**TO BE DONE**
Restrict the output to the lines below starting at the one that contains "addShells();" and ending at the one that contains "cad_parts[node].hide_render = cad_parts[node].hide_viewport", and restate them word for word, both ends included.

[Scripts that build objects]

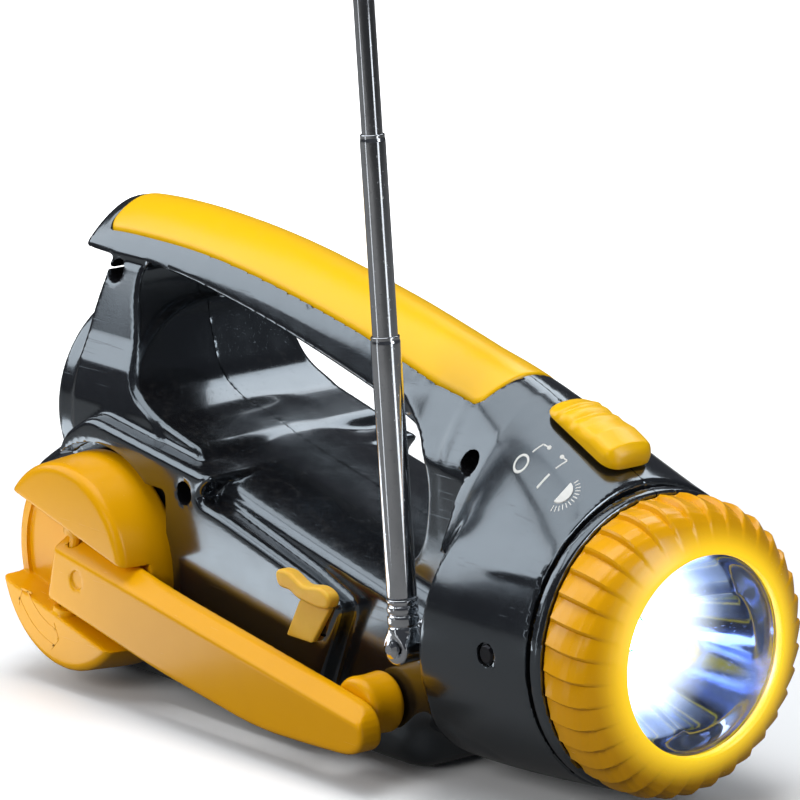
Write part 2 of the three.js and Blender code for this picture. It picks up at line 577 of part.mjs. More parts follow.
function addRadio() {
  const boardShape = roundedRectangle(-70, 22, 18, 46, 2);
  add('circuit_board', slab(boardShape, 18, 19.6), BOARD);
  const spindle = (x) => rodYAt(x, DIAL_Z, 24, 36, 2.4, 16);
  add('tuning_capacitor', join(block(-42, -22, 20, 25, 20, 40), spindle(TUNING_X)), WHITE_NYLON);
  add('volume_control', join(block(-7, 7, 20, 25, 23, 37), spindle(VOLUME_X)), STEEL);
  const dial = (outer) => [
    [CONTROL_HALF + GAP, 2.8], [CONTROL_HALF + GAP, outer], [38.4, outer - 0.6], [39.4, outer - 1.6],
    [39.4, 0], [37, 0], [37, 2.8], [CONTROL_HALF + GAP, 2.8],
  ];
  add('tuning_knob', turnedY(dial(14), 20).translate(TUNING_X, 0, DIAL_Z), BLACK);
  add('volume_knob', turnedY(dial(9.5), 16).translate(VOLUME_X, 0, DIAL_Z), BLACK);
  add('band_switch_body', block(-68, -52, 20, 26, 26, 36), STEEL);
  const thumbPiece = block(-59, -55, CONTROL_HALF + GAP, 36.4, 28, 34);
  const stem = block(-58, -56, 26.4, 34, 29, 33);
  add('band_switch_knob', join(thumbPiece, stem), YELLOW);
  add('ferrite_rod', rodX(-68, 2, 4.2, 16).translate(0, 6, 45), FERRITE);
  add('aerial_coil', turnedX(tubeProfile(-64, -46, 5.8, 4.6), 20).translate(0, 6, 45), COPPER);
}

// ---------- loudspeaker ----------
function addSpeaker() {
  const onAxis = (geometry) => geometry.translate(0, 0, BARREL.z);
  const grilleShape = new THREE.Shape();
  grilleShape.absarc(0, 0, BARREL.radius - WALL - 0.4, 0, 2 * Math.PI, false);
  grilleShape.holes.push(circlePath(0, 0, 2));
  for (let ring = 1; ring <= 2; ring += 1) {
    for (let hole = 0; hole < 6 * ring; hole += 1) {
      const angle = (Math.PI * hole) / (3 * ring);
      grilleShape.holes.push(circlePath(8.5 * ring * Math.cos(angle), 8.5 * ring * Math.sin(angle), 2));
    }
  }
  const grille = new THREE.ExtrudeGeometry(grilleShape, { depth: 2, bevelEnabled: false, curveSegments: 3 });
  add('speaker_grille', onAxis(grille.rotateY(-Math.PI / 2).translate(-103.6, 0, 0)), BLACK);
  const basket = [
    [-103, 25.6], [-101, 25.8], [-99, 16], [-94, 12], [-94, 0],
    [-96, 0], [-96, 8], [-101.5, 22], [-103, 22.4], [-103, 25.6],
  ];
  add('speaker_cone', onAxis(turnedX(basket, 20)), DARK);
  add('speaker_magnet', onAxis(rodX(-93.6, -86, 11, 20)), STEEL);
}

addShells();
addShellScrews();
addLamp();
addSwitch();
addCrank();
addGearTrain();
addAerial();
addSocket();
addPower();
addRadio();
addSpeaker();

export default radio;
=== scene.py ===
"""A hand-cranked portable radio and torch, dressed round its working frame.

Lengths inside the shape functions are in millimetres, in the frame's own axes:
+X out of the lamp, +Z up, -Y on the crank side. mesh_object() turns them into metres."""
import json

import bmesh
import bpy
import numpy as np
from mathutils import Matrix, Vector


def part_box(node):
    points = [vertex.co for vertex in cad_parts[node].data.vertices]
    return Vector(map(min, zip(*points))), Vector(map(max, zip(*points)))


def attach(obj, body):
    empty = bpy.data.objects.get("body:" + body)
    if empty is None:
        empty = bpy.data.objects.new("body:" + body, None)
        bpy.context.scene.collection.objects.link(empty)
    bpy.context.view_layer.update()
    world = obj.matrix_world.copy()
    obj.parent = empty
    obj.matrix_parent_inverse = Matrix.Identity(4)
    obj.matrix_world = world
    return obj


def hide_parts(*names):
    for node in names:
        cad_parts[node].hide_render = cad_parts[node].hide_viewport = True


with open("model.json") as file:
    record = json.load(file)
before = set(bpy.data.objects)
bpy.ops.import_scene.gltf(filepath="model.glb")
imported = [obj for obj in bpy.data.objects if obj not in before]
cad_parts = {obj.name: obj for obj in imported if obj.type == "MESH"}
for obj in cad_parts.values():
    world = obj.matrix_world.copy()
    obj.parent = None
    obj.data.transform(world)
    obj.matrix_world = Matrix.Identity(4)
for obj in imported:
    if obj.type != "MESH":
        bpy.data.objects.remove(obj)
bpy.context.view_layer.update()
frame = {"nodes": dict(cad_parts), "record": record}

MM = 0.001
NEARLY_HALF = 0.49

# ---------- places and sizes, in millimetres ----------
LAMP_Z = 41.0
BODY_HALF = 30.0
PANEL_HALF = 36.0
CONTROL_HALF = 33.0
HEAD_FRONT = 95.1
GROOVE_X, GROOVE_LEAN = 54.0, 0.145
HANDLE_HALF = 17.0
INLAY_HALF = 13.0
BARREL = dict(back=-106.0, z=66.0, radius=29.5)
CRANK = dict(x=-79.0, z=32.0, face=-49.2, back=-30.7, face_radius=26.9)
ARM_PIVOT = (-79.0, -45.5, 31.0)
ARM_TILT = np.radians(14.0)
ARM_Y = (-49.0, -42.0)
SLOT_HALF = 12.2
KNOB = (31.0, 18.0)
AERIAL = (47.0, -38.0, 36.5)
AERIAL_LEAN = np.radians(4.8)
AERIAL_RADII = (3.65, 3.1, 2.55, 2.0, 1.45)
AERIAL_BASE, BASE_SECTION, UPPER_SECTION, AERIAL_STEP = 12.2, 63.5, 61.5, 48.5
TUBE_WALL = 0.45
SWITCH = (74.5, 86.8)
SWITCH_SLOPE = np.radians(24.4)
SHELL_SCREWS = ((-94.5, 102.5, -17.0, -11.0), (-43.3, 56.4, -36.0, -25.0), (51.4, 79.9, -22.0, -15.0))
HEAD_SCREW_X = 77.3
DOOR_HALF = (30.0, 19.0)
TUNING, VOLUME, DIAL_BORE = (-32.0, 30.0), (0.0, 30.0), 3.3
SHELL_STEP = 0.85

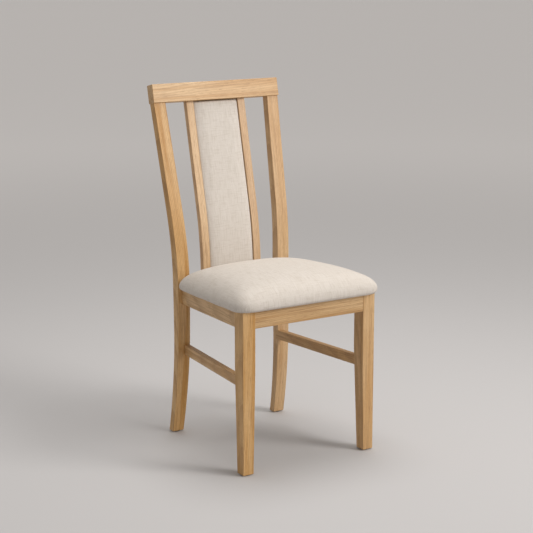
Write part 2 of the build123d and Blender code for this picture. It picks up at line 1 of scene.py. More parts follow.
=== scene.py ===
import bpy
import math
import numpy as np
from mathutils import Euler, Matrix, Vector


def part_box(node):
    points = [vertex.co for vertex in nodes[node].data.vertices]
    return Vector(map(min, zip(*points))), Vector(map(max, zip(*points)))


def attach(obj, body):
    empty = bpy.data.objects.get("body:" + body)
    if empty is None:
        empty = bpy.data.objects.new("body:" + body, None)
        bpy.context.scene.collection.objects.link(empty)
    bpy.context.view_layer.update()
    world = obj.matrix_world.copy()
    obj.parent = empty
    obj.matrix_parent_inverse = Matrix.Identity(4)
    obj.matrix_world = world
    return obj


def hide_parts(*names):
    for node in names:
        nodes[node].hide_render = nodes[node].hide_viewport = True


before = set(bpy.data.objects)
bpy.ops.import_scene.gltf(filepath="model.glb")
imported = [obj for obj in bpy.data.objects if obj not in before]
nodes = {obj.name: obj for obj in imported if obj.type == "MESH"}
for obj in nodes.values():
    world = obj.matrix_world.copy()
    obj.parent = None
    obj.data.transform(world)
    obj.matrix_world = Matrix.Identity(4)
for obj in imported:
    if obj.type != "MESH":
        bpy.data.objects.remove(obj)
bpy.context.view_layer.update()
print("frame loaded with", len(nodes), "nodes")

# where the chair stands in its own box: the legs' front faces and the raked plane the pad lies on
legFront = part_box("front_leg_left")[0].y
seatPlane = {"frontHeight": 0.4395, "fall": 0.0406}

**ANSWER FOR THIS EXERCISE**
addShells();
addShellScrews();
addLamp();
addSwitch();
addCrank();
addGearTrain();
addAerial();
addSocket();
addPower();
addRadio();
addSpeaker();

export default radio;
=== scene.py ===
"""A hand-cranked portable radio and torch, dressed round its working frame.

Lengths inside the shape functions are in millimetres, in the frame's own axes:
+X out of the lamp, +Z up, -Y on the crank side. mesh_object() turns them into metres."""
import json

import bmesh
import bpy
import numpy as np
from mathutils import Matrix, Vector


def part_box(node):
    points = [vertex.co for vertex in cad_parts[node].data.vertices]
    return Vector(map(min, zip(*points))), Vector(map(max, zip(*points)))


def attach(obj, body):
    empty = bpy.data.objects.get("body:" + body)
    if empty is None:
        empty = bpy.data.objects.new("body:" + body, None)
        bpy.context.scene.collection.objects.link(empty)
    bpy.context.view_layer.update()
    world = obj.matrix_world.copy()
    obj.parent = empty
    obj.matrix_parent_inverse = Matrix.Identity(4)
    obj.matrix_world = world
    return obj


def hide_parts(*names):
    for node in names:
        cad_parts[node].hide_render = cad_parts[node].hide_viewport = True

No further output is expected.